VICTORY FOR THE GOOD GUYS: The Tennessee’s “super-DMCA” bill, which would have made it a felony to attach a TiVo to your cable without permission, appears to be dead for this year:
A bill pitting telecommunications and entertainment companies against some of their customers won’t come up for a vote in the General Assembly this year, its sponsors said yesterday.
Backers said the bill was needed to update state law on the theft of cable and other telecommunications services.
Opponents — many of them computer professionals and enthusiasts who mobilized via the Internet — said no new law was needed and the measure as originally written threatened privacy and civil liberties.

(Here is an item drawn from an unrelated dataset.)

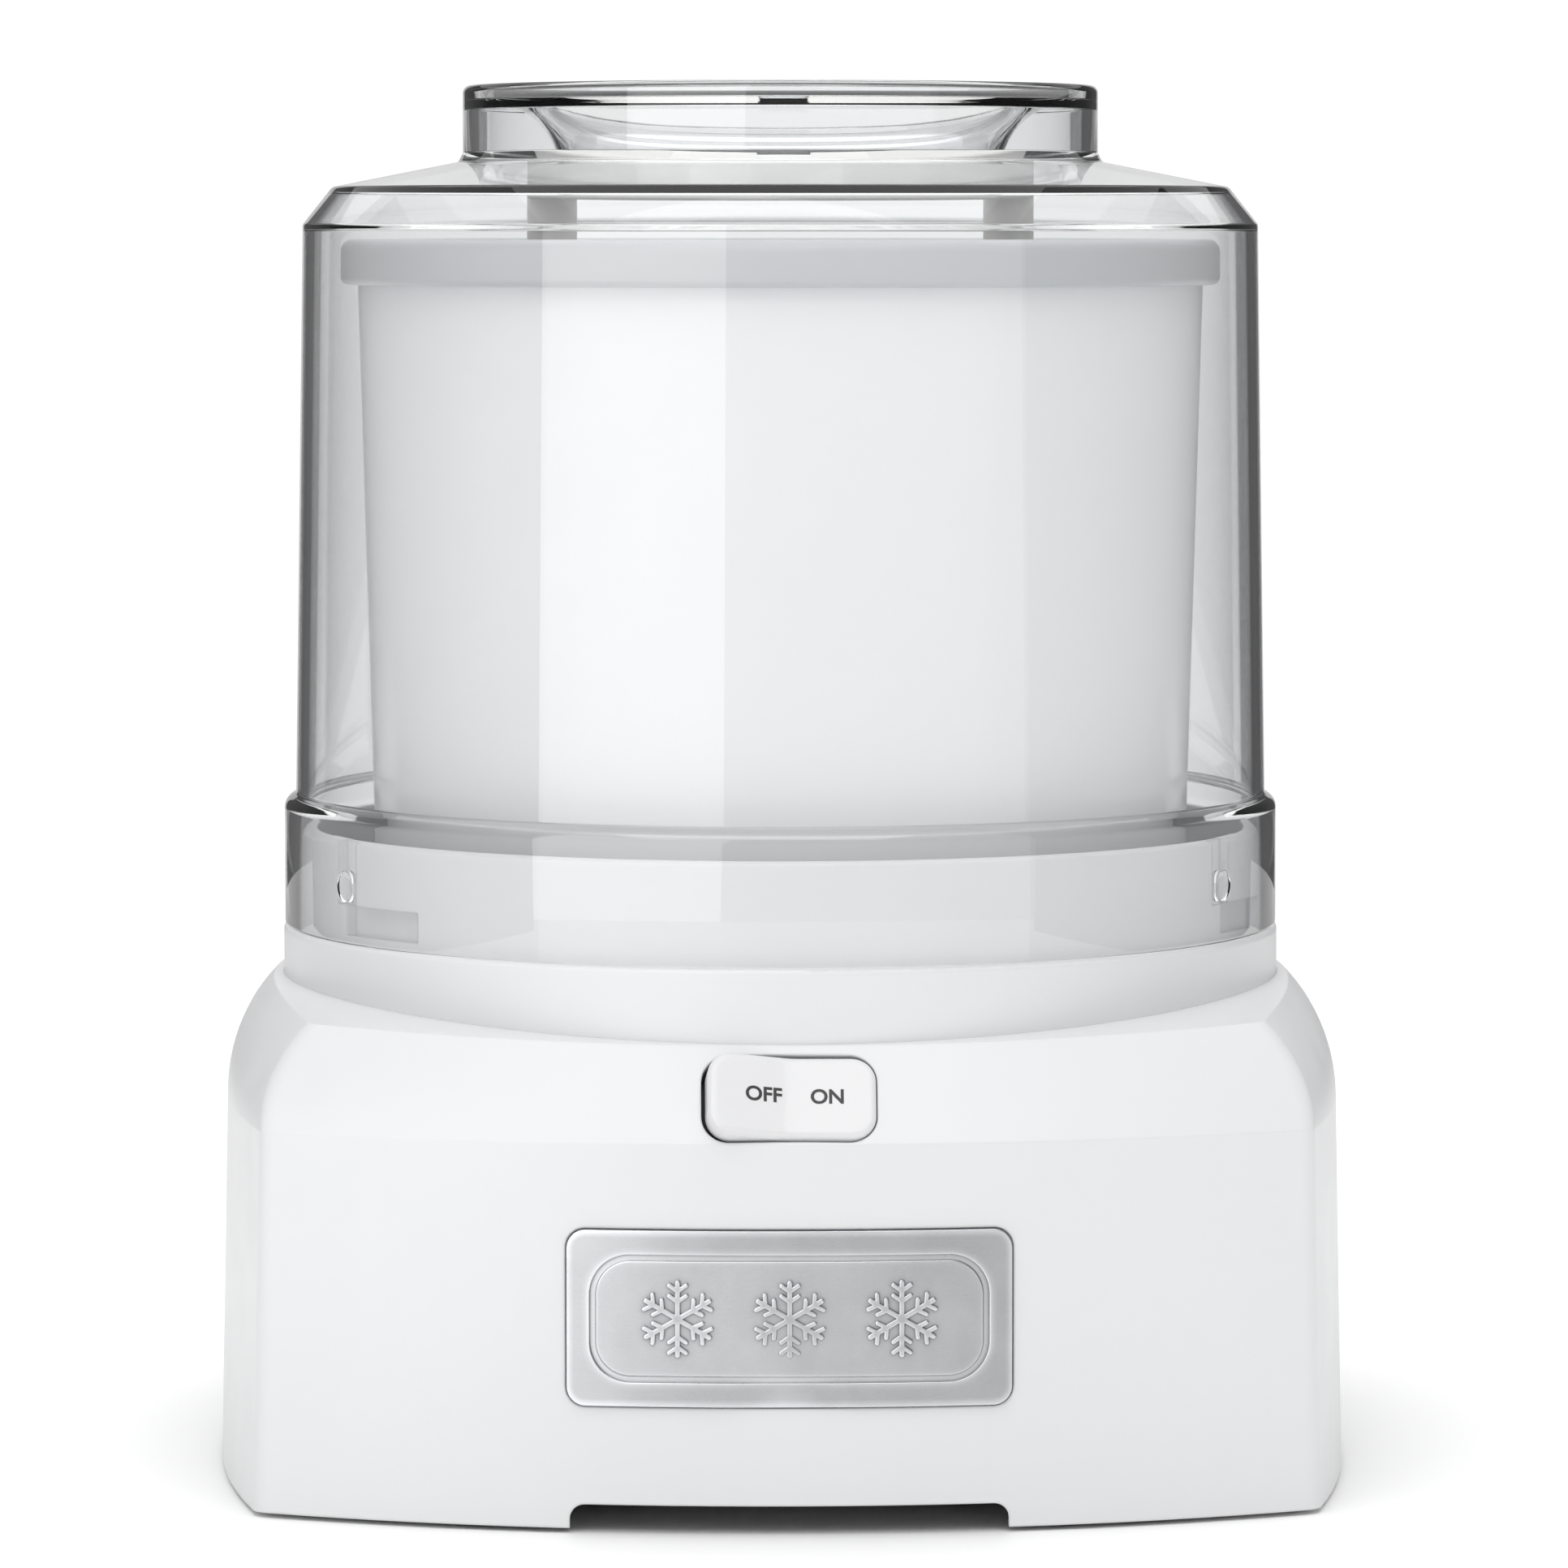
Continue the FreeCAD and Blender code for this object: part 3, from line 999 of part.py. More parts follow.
# ---------------------------------------------------------------- motor
def at_motor(shape):
    copy = shape.copy()
    copy.translate(MOTOR_AXIS)
    return copy


def motor_screw_points():
    return [MOTOR_AXIS + Vector(x, y, 0) for x, y in ((-MOTOR_SCREW_X, MOTOR_SCREW_Y),
                                             (MOTOR_SCREW_X, -MOTOR_SCREW_Y))]


def shading_boxes():
    """Four small upright slots beside the bore, in two pairs."""
    places = []
    for side in (-1, 1):
        for reach in (0.0, 5.0):
            angle = math.radians(90 * side + 38)
            places.append(polar(ROTOR_RADIUS + AIR_GAP + 2.2 + reach, angle))
    return places


def motor_stator():
    body = block(STATOR_NEAR_X, STATOR_FAR_X, -STATOR_HALF_DEPTH, STATOR_HALF_DEPTH,
                 STATOR_BOTTOM_Z, STATOR_TOP_Z)
    cuts = [
        cylinder(ROTOR_RADIUS + AIR_GAP, STATOR_BOTTOM_Z - 1, STATOR_TOP_Z + 1),
        block(WINDOW_NEAR_X, WINDOW_FAR_X, -WINDOW_HALF_DEPTH, WINDOW_HALF_DEPTH,
              STATOR_BOTTOM_Z - 1, STATOR_TOP_Z + 1),
    ]
    body = body.cut(joined(cuts))
    body = at_motor(body)
    holes = [cylinder(SCREW_RADIUS + SCREW_CLEARANCE, STATOR_BOTTOM_Z - 1, STATOR_TOP_Z + 1, point)
             for point in motor_screw_points()]
    half = SHADING_ROD / 2
    for place in shading_boxes():
        point = MOTOR_AXIS + place
        holes.append(block(point.x - half, point.x + half, point.y - half, point.y + half,
                           STATOR_BOTTOM_Z - 1, STATOR_TOP_Z + 1))
    return body.cut(joined(holes))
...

A hearing on an amended version of the bill had been scheduled for Tuesday in the Senate Judiciary Committee. Instead, Sen. Curtis Person, R-Memphis, said yesterday that he will introduce a joint House-Senate resolution to send the measure to a study committee charged with reporting back to legislators by Feb. 1, 2004.
The study-committee option will allow more time for discussion, Person said, adding that his aim as the bill’s Senate sponsor was to draft a measure that would punish lawbreakers, not infringe on freedoms.
I’m very pleased. Bill Hobbs has more.
UPDATE: Slashdot has more on these bills in several states, including an amusing letter explaining that the sponsor of Oregon’s bill withdrew it after deciding he’d been scammed by the MPAA lobbyist.